California Chrome ran a brave race but could only dead-heat for fourth as Tonalist won a thrilling renewal of the Belmont Stakes.
All eyes were on the Kentucky Derby and Preakness hero as he attempted to become the first horse since the Steve Cauthen-ridden Affirmed to achieve the feat back in 1978 but the Lucky Pulpit colt appeared to be feeling the effects of his early season heroics.
Settled just off the pace by Victor Espinoza, who had suffered heartbreak in this race aboard War Emblem in 2002, he was perfectly placed as Commissioner took the field along in the 12 furlong Grade One.
Espinoza pulled California Chrome four wide on the turn into the straight but, try as he might, he could never reel in the leaders as he ran on gamely to the line.
It appeared as though Commissioner had stolen the race from the front but Todd Pletcher's colt was denied in the last strides by the Joel Rosario-ridden Tonalist who was awarded the result after a photo finish with Medal Count third, and Wicked Strong sharing fourth with the favourite.
Rosario said: "This is the Belmont Stakes so this is great ... He keeps on coming and he got the job done today. If I was going to get beat, I wanted to get beat by [California Chrome]. Yes [it's bittersweet]. I was rooting for California Chrome... It was too bad it didn’t happen for him."

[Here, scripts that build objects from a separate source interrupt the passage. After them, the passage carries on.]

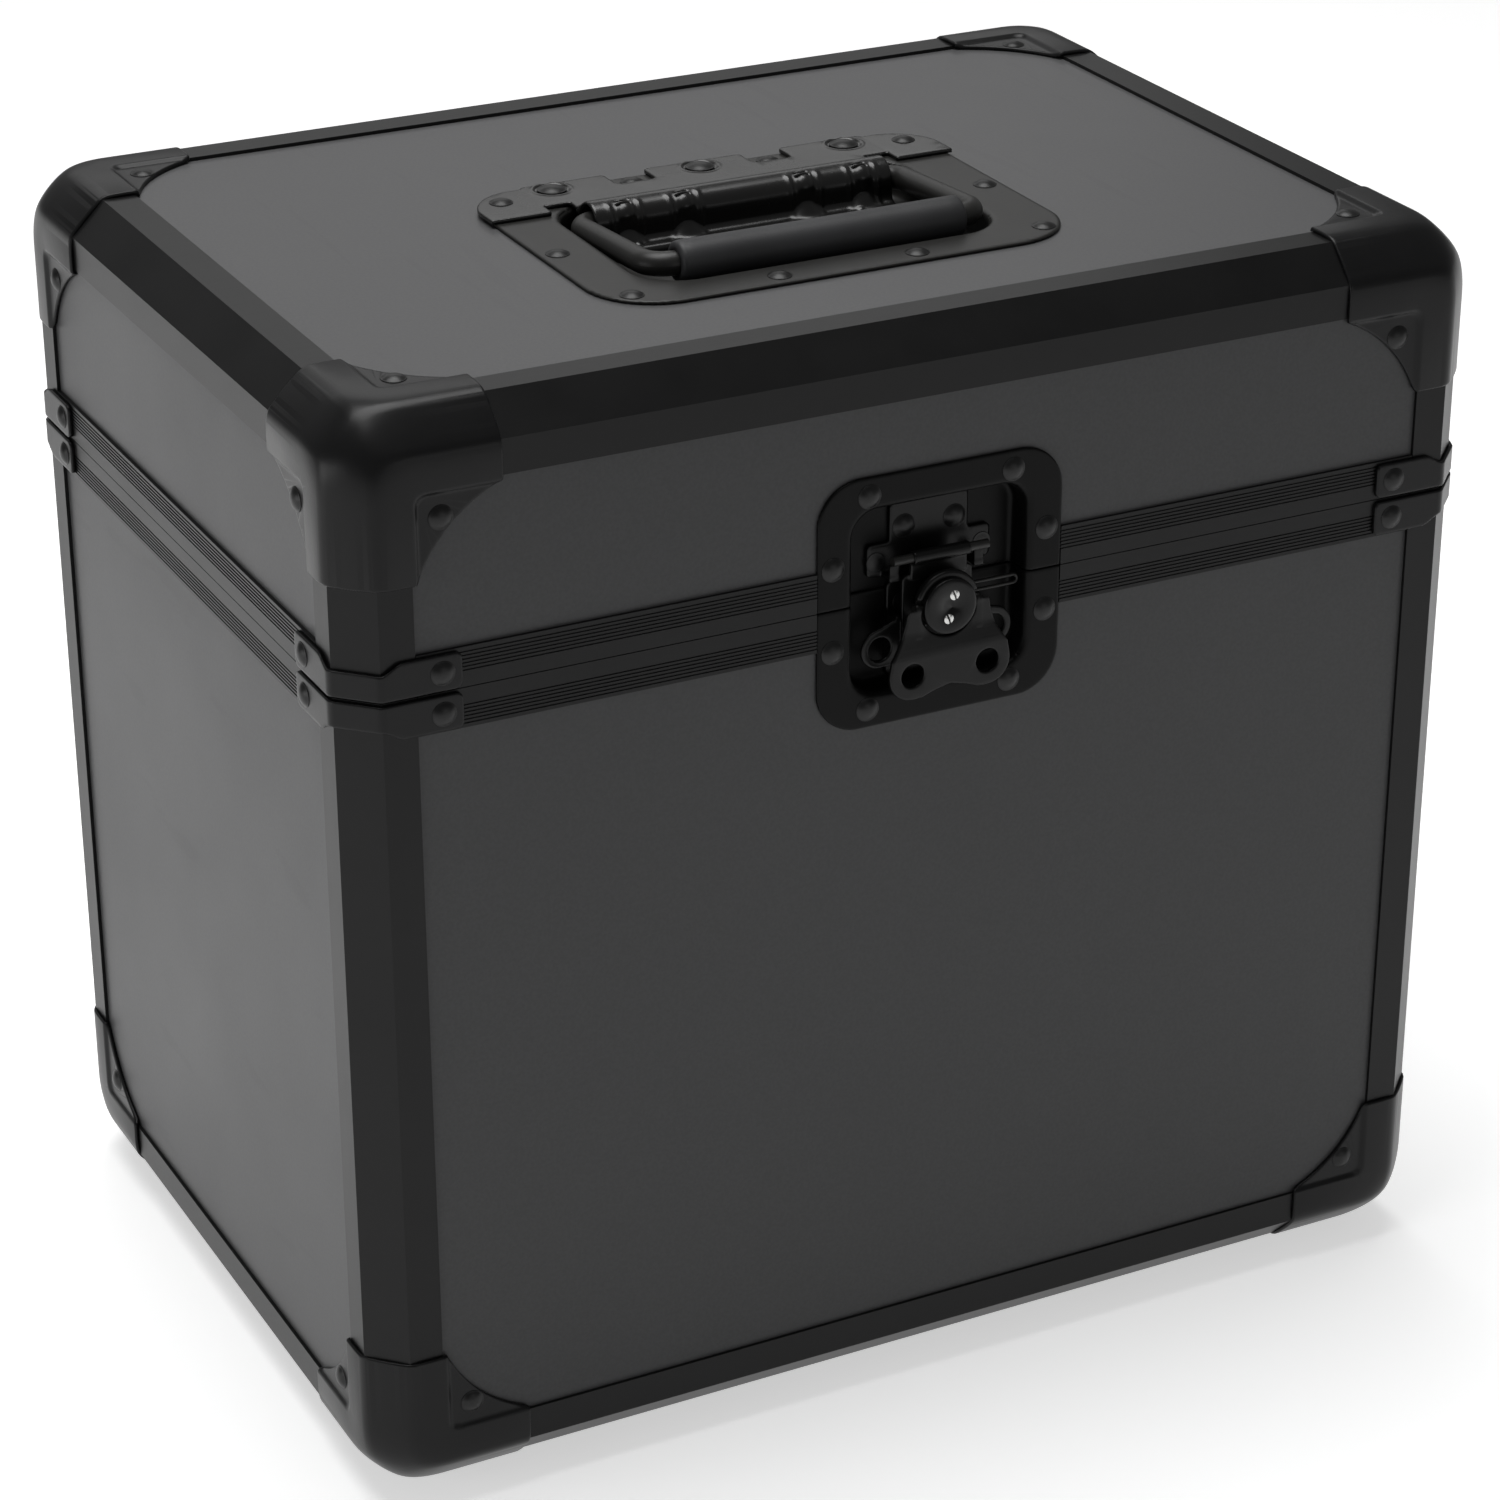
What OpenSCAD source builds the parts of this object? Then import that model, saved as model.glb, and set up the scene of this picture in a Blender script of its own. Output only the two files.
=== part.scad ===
// Record carrying case: a plywood box in metal edge profiles, with steel ball corners,
// a hinged lid, a recessed spring handle and a recessed padlockable turn latch.
// X is the width, Y the depth (front at -Y), Z up. Z = 0 is the underside of the feet.

/* [Box] */
// Width over the edge profiles
case_w = 400; // [360:5:480]
// Depth over the edge profiles, front to back
case_d = 282; // [250:1:340]
// Height of the base, from its lower edge profile to the joint
base_h = 284; // [200:1:345]
// Height of the lid, from the joint to the top edge profile
lid_h = 88; // [73:1:110]
// Thickness of the plywood panels
panel_t = 7; // [5.8:0.2:8.4]
// Height of the feet below the edge profiles
foot_h = 6; // [4:0.5:12]
// Gap between base and lid at the joint
seam_gap = 0.3; // [0.2:0.1:0.8]

/* [Edge profiles] */
// Width of a profile's face on each side of an edge
leg = 22.5; // [21:0.5:26]
// Width that the chamfer takes from each face
chamfer = 11.25; // [9:0.25:12]
// Thickness of the profile's outer skin, which stands over the panel
skin_t = 1.2; // [1:0.1:1.4]
// Thickness of the profile's inner legs
inner_t = 1.2; // [1:0.1:1.5]
// Clearance between a panel and its channel
channel_fit = 0.1; // [0.05:0.05:0.3]

/* [Joint rims] */
// Height of each rim profile along the joint
rim_h = 13; // [12:0.5:16]
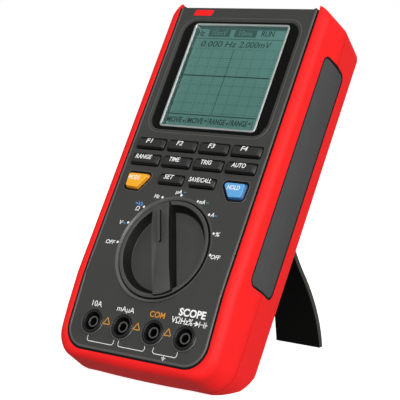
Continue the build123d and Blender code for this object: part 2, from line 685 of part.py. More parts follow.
# ---- Assembly ----
def build_parts():
    pockets = grip_pockets()
    parts = {
        "front_case": front_case(),
        "front_bumper": front_bumper(pockets),
        "rear_case": rear_case(pockets),
        "left_grip": grip(-1),
        "right_grip": grip(1),
        "window_bezel": window_bezel(),
        "display_trim": slab(trim_sketch(0) - trim_sketch(TRIM_BAND), 0.2, 2.2),
        "display_window": slab(trim_sketch(TRIM_BAND), 0.7, 1.9),
        "lcd_panel": lcd_panel(),
        "backlight": slab(rounded(0, TRIM_Z, 60, 55.6, 1.0), 4.3, 6.9),
        "zebra_strips": zebra_strips(),
        "display_board": display_board(),
        "keypad_mat": keypad_mat(),
        "dial_knob": on_dial(dial_knob()),
        "dial_shaft": on_dial(rod(0, 0, SHAFT_RADIUS, KNOB_BACK_Y, ROTOR_Y)),
        "detent_hub": on_dial(detent_hub()),
        "detent_springs": on_dial(detent_springs()),
        "detent_balls": on_dial(detent_balls()),
        "dial_rotor": on_dial(dial_rotor()),
        "rotor_wipers": on_dial(rotor_wipers()),
        "detent_ring": on_dial(detent_ring()),
        "main_board": main_board(),
        "switch_tracks": switch_tracks(),
        "board_connector": box(-18, 18, DISPLAY_BOARD_Y + BOARD_THICKNESS, MAIN_BOARD_Y, 46, 51),
        "input_shield": input_shield(),
        "buzzer": rod(27, 48, 8.0, 18.6, MAIN_BOARD_Y),
        "fuse_tubes": fuse_tubes(),
        "fuse_caps": fuse_caps(),
        "fuse_clips": fuse_clips(),
        "shunt_bar": shunt_bar(),
        "jack_housings": jack_housings(),
        "jack_contacts": jack_contacts(),
        "battery_tray": battery_tray(),
        "battery_cells": battery_cells(),
        "battery_contacts": battery_contacts(),
        "battery_door": battery_door(),
        "case_screws": case_screws(),
        "board_screws": board_screws(),
        "door_screws": door_screws(),
        "stand_pin": cross_rod(HINGE_Y, HINGE_Z, PIN_RADIUS, -20.8, 20.8),
        "tilt_stand": tilt_stand(),
    }
    for name, sketch in key_sketches().items():
        parts[name] = key_cap(sketch)
    return parts


def leaned(shape):
    return Pos(0, 0, -FLOOR_HEIGHT) * Rot(-LEAN, 0, 0) * shape


def centring_shift(shapes):
    """How far the leaning unit moves along Y to centre its bounding box."""
    boxes = [shape.bounding_box() for shape in shapes]
    return -(min(b.min.Y for b in boxes) + max(b.max.Y for b in boxes)) / 2


def main():
    os.makedirs("parts", exist_ok=True)
    placed = {name: leaned(shape) for name, shape in build_parts().items()}
    shift = centring_shift(placed.values())
    for name, shape in placed.items():
        export_step(Pos(0, shift, 0) * shape, f"parts/{name}.step")
    print("centring shift along Y:", round(shift, 4))
    return placed, shift


main()
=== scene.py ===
"""Looks of a handheld oscilloscope on its open tilt stand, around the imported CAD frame.

Pieces are drawn in the unit's own upright frame, in mm: x to the right, y into the unit from its front
panel and z up the panel. UNIT turns that frame into the shared frame, in metres.
"""

import json
from math import cos, pi, radians, sin, tan

import bmesh
import bpy
from mathutils import Matrix, Vector


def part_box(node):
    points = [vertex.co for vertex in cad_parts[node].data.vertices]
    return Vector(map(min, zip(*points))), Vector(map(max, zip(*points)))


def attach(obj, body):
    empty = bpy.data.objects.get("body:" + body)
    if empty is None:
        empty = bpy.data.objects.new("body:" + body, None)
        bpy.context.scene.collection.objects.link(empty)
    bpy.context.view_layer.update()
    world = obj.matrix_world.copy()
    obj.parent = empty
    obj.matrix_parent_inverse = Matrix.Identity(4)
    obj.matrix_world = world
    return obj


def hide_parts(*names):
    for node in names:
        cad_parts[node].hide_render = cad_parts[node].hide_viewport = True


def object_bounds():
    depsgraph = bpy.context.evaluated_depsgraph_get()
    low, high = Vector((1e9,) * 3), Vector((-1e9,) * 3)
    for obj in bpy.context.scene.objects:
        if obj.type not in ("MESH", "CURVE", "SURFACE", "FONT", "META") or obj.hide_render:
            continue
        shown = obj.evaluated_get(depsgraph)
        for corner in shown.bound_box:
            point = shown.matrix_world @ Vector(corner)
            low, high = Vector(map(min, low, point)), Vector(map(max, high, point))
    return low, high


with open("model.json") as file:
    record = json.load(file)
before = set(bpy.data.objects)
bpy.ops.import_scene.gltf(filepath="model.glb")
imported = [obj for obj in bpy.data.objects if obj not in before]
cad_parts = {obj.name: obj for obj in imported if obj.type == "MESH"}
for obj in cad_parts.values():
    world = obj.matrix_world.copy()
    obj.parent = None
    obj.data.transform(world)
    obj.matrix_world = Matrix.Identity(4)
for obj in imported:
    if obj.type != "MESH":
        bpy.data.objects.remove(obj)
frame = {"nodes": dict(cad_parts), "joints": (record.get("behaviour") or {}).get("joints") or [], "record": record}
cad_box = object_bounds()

MM = 0.001
SHARP_ANGLE = 32.0          # edges sharper than this, in degrees, aren't smoothed

# ---- Driving dimensions in the unit's frame, as in the CAD model ----
DIAL_Z = -66.5
PARTING_Y = 21.8            # joint of the front and rear shells
SIDE_END_Y = 21.1           # the overmould's side ends here, in a fine groove before the joint
BEND_Z = -84.4              # below this line the panel slopes back by BEND_ANGLE
BEND_ANGLE = 5.67
SLOPE_END_Z = -122.0
PANEL_X = 42.05             # edge of the panel
PANEL_BOTTOM = -121.4
PANEL_CORNER = 11.0
GROOVE_X = 43.5             # inner edge of the overmould, beside the panel
GROOVE_BOTTOM = -122.8
GROOVE_CORNER = 12.4
CASE_HALF_WIDTH = 50.0      # outline of the case where it is widest
CASE_TOP = 72.2
CASE_BOTTOM = -128.8
CASE_TOP_CORNER = 7.0
CASE_BOTTOM_CORNER = 13.0
BOTTOM_BOW = 1.6
FRONT_DRAFT = 0.0374        # how fast the sides draw in, in front of the parting line and behind it
REAR_DRAFT = 0.1857
GRIP = (22.4, 123.2, 21.2, -12.7, 3.4)  # side grip: depth, height, centre y and z, corner radius
GRIP_GAP = 0.7
WINDOW = (72.0, 64.0, 29.7, 7.0)        # width, height, centre z, corner radius
TRIM = (59.8, 61.2, 30.0, 2.2)          # the same, for the bright trim
TRIM_BAND = 1.2
LCD_FACE_Y = 2.4
KEY_PROUD = 1.6
KEY_TEXT_HEIGHT = 2.3
KNOB_RADIUS = 26.0
KNOB_RIM_Y = 0.2
KNOB_BAR_Y = -2.6
KNOB_FLOOR_Y = 4.5
KNOB_BACK_Y = 5.8
COUNTERSINK_RADIUS = 27.9
COUNTERSINK_DEPTH = 1.1
BAR_WIDTH = 10.4
POINTER_ANGLE = 112.5       # counterclockwise from the right
DIAL_STEP = 22.5
JACK_Z = -108.3
JACK_PITCH = 19.0
JACK_BACK_Y = 21.9


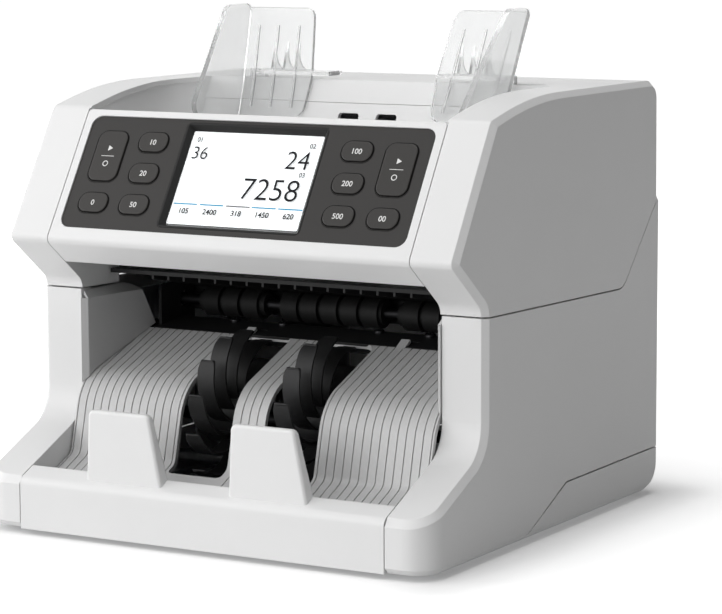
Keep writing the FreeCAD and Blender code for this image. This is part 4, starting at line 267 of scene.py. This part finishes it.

Winning owner Rober Evans, is the son of Thomas Mellon Evans, whose Pleasant Colony won the Derby and Preakness Stakes in 1981 only to finish third in the Belmont. Evans' Belmont winner is out of a Pleasant Colony mare.
"This morning I went to my father's grave and thanked him for putting him in this position," Evans said. "I've been where Steve Coburn [California Chrome's owner] has been and it's not fun. I remember it was real quiet after we lost in 1981."
The successful trainer Christope Clement added: "It's a great win; it's great for the team, for the staff, for the owner, Mr. Evans, who believed in us. I'm thrilled."
In an industry where speed is increasingly of the essence, the mile and a half around Belmont Park, New York, really takes some getting and has become a graveyard for Classic stars.
Twelve horses have now tried to complete the famous treble since Affirmed, including such luminaries as Spectacular Bid (1979), Alysheba (1987), Sunday Silence (1989) and Silver Charm (1997).
In 1998, Real Quiet failed by just a nose, while the last to bid for glory before California Chrome had been Big Brown, who was injured in the 2008 Belmont. I'll Have Another won the Derby and Preakness in 2012 but suffered a career-ending tendon injury on the eve of the Belmont.
The race is the oldest of the three American jewels, pre-dating the Preakness by six years and the Kentucky Derby by eight, having been established at Jerome Park in 1866.
It proved a step too far for California Chrome whose jockey knew that the game was up from the moment the gates opened.
"As soon as he came out of the gate he was not the same," Espinoza said of California Chrome. "By the five-eighths pole he was just empty.
"Turning for home I was just waiting to have the same kick like he always had before, and today he was a little flat down the lane. He ran back-to-back races at different tracks – and all those fresh horses."
The defeat brought out a bitter reaction from co-owner Coburn, who was upset by the fact that the winner of the Belmont once again did not race in all three legs of the Triple Crown.
"It's not fair to these horses that have been in the game since Day 1," Coburn told NBC. "... This is a coward's way out in my opinion ...
"Our horse had a target on his back. Everybody else lays out one, or they won't run in the Kentucky Derby or the Preakness. They'll wait until the Belmont. You know what, if you've got a horse, run him in all three."
Trainer Art Sherman said he believed California Chrome "grabbed a quarter" or injured his right front hoof coming out of the gate. When California Chrome returned to his barn, he was bleeding lightly from the back of his hoof.
The injury did not stop him from running, but a rival trainer said it likely was extremely painful. "He's a pretty courageous horse to finish fourth," said Billy Gowan, the trainer of Ride On Curlin.